# Exercise:
Extract every line starting at the line that contains "for node in" and ending with the final line of the data, inclusive; give only those lines, word for word.

# Source excerpt:
┄┄┄┄┄┄┄┄┄┄
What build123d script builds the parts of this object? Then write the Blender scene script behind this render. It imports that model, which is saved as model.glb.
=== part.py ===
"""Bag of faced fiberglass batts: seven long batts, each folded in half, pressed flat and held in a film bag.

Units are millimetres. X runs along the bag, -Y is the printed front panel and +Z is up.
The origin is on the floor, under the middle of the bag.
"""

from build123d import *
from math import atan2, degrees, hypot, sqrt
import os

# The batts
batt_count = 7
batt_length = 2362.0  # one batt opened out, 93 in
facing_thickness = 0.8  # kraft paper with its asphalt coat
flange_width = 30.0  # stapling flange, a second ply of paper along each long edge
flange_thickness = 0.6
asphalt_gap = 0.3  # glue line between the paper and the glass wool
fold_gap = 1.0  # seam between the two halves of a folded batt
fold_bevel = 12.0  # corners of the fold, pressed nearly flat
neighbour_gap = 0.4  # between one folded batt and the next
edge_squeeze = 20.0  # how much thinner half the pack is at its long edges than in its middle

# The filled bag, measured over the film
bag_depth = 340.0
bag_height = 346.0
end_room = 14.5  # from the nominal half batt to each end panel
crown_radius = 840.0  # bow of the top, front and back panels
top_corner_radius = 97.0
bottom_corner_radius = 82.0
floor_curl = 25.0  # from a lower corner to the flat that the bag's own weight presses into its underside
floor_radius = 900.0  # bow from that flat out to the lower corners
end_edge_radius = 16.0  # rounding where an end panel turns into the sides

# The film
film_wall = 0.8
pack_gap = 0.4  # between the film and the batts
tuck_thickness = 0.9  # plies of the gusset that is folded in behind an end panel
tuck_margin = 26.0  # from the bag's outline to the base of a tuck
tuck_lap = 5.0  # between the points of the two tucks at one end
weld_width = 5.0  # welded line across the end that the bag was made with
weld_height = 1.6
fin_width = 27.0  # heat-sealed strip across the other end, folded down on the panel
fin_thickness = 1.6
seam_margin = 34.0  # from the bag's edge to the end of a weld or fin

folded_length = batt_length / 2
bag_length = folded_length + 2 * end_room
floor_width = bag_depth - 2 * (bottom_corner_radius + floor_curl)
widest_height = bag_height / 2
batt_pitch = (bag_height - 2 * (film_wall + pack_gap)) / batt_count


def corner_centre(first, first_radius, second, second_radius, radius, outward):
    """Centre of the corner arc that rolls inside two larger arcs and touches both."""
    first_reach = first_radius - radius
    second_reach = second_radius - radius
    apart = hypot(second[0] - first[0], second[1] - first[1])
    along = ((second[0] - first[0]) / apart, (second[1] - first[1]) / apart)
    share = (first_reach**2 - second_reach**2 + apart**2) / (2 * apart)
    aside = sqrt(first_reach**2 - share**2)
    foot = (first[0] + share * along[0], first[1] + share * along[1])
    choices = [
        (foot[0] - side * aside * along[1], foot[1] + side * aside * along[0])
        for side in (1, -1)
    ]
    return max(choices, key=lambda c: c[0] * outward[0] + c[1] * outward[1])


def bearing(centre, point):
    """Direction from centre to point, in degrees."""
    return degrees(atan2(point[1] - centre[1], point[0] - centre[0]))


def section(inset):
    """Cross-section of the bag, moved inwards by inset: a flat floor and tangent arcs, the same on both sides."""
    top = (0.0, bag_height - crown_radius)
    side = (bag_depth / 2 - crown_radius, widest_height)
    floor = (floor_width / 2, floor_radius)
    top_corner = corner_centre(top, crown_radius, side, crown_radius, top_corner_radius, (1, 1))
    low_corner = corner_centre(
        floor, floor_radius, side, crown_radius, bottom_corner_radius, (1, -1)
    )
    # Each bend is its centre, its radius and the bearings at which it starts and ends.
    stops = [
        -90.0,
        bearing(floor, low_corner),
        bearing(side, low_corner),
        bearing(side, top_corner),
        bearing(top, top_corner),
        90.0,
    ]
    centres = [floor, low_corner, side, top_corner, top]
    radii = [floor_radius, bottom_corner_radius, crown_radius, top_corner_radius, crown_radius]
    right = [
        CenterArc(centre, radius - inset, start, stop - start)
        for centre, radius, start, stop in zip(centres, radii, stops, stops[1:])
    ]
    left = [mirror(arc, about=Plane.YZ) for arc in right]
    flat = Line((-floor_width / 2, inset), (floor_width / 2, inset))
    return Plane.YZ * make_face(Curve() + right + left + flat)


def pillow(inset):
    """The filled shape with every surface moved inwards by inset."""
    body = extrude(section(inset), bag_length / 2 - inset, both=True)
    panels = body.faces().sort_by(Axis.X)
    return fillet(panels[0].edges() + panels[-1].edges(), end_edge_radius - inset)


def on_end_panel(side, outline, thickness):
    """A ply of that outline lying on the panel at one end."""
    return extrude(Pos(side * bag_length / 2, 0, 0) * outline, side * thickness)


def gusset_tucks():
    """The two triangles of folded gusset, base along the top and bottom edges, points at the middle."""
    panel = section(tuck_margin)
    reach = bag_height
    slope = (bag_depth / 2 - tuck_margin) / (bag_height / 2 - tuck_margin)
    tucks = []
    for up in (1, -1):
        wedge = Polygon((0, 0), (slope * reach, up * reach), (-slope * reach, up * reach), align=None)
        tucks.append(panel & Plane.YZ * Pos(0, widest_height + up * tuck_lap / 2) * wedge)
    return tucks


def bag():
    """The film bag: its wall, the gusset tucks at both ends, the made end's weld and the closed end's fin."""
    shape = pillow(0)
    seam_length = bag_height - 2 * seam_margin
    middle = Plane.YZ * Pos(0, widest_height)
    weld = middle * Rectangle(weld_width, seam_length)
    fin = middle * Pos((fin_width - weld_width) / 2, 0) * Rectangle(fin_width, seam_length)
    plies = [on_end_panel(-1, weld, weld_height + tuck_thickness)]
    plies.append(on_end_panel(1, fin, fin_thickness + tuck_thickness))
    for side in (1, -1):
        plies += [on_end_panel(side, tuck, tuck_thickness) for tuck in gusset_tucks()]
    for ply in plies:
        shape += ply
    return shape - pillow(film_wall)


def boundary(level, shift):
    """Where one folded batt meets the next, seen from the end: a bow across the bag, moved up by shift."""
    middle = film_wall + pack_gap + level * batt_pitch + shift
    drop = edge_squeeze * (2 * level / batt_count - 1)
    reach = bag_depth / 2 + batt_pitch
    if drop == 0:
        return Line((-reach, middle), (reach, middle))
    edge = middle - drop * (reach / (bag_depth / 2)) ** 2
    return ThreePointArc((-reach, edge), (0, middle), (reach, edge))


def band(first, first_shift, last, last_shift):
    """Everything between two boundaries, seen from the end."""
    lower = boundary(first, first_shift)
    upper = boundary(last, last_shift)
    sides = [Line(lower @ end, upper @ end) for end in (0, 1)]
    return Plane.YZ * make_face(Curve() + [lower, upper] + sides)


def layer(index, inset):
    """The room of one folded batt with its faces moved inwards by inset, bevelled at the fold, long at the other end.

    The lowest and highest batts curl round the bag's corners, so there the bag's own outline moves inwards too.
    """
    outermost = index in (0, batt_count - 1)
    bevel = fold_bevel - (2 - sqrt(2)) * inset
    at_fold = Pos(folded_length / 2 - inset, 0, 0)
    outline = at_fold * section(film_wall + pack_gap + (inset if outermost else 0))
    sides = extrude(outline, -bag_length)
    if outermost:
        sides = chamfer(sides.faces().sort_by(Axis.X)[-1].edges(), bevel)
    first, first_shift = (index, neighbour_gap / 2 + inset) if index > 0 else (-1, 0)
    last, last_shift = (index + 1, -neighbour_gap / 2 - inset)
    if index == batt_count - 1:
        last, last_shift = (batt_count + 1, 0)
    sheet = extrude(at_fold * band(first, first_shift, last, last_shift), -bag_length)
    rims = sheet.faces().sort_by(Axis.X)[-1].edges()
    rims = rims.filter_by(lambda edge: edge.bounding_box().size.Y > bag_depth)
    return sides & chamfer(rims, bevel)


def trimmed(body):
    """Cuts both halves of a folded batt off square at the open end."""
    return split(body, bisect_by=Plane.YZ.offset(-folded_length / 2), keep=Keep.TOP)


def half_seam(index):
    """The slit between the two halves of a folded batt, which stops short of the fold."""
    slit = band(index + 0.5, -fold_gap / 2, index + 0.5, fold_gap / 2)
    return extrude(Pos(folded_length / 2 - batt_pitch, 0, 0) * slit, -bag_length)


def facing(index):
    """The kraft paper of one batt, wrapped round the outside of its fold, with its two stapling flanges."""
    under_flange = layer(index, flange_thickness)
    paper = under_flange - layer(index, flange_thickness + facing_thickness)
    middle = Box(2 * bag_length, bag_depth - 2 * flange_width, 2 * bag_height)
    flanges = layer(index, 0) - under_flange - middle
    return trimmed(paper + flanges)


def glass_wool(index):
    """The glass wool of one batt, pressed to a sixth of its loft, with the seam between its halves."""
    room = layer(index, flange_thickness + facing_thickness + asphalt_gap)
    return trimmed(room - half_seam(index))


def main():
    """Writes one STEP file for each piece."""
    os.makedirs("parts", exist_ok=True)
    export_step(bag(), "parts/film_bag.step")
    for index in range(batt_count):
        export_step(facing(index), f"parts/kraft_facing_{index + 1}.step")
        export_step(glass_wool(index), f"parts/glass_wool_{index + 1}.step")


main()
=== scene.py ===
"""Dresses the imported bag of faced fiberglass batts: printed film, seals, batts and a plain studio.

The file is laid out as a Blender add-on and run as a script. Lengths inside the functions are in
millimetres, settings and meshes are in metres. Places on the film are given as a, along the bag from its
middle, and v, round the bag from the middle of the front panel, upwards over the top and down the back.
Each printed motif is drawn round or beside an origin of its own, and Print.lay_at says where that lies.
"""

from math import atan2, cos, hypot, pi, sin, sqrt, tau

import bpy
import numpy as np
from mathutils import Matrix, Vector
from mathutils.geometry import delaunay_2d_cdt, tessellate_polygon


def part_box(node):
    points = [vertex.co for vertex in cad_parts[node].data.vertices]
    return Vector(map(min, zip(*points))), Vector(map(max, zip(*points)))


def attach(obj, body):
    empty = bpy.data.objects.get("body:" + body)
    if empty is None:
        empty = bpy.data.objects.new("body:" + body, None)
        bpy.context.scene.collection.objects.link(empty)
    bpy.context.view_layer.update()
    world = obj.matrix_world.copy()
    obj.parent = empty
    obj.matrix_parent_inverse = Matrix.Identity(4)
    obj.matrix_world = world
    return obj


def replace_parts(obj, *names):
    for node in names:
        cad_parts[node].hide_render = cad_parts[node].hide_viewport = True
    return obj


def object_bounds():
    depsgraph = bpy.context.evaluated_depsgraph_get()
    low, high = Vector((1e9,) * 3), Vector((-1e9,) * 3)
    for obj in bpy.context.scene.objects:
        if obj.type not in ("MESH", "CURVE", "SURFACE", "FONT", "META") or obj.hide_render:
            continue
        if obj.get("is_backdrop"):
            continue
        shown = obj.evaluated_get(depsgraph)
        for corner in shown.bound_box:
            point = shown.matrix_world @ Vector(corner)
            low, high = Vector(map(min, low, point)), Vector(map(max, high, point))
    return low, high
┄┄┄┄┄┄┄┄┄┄
# Result below:
    for node in names:
        cad_parts[node].hide_render = cad_parts[node].hide_viewport = True
    return obj


def object_bounds():
    depsgraph = bpy.context.evaluated_depsgraph_get()
    low, high = Vector((1e9,) * 3), Vector((-1e9,) * 3)
    for obj in bpy.context.scene.objects:
        if obj.type not in ("MESH", "CURVE", "SURFACE", "FONT", "META") or obj.hide_render:
            continue
        if obj.get("is_backdrop"):
            continue
        shown = obj.evaluated_get(depsgraph)
        for corner in shown.bound_box:
            point = shown.matrix_world @ Vector(corner)
            low, high = Vector(map(min, low, point)), Vector(map(max, high, point))
    return low, high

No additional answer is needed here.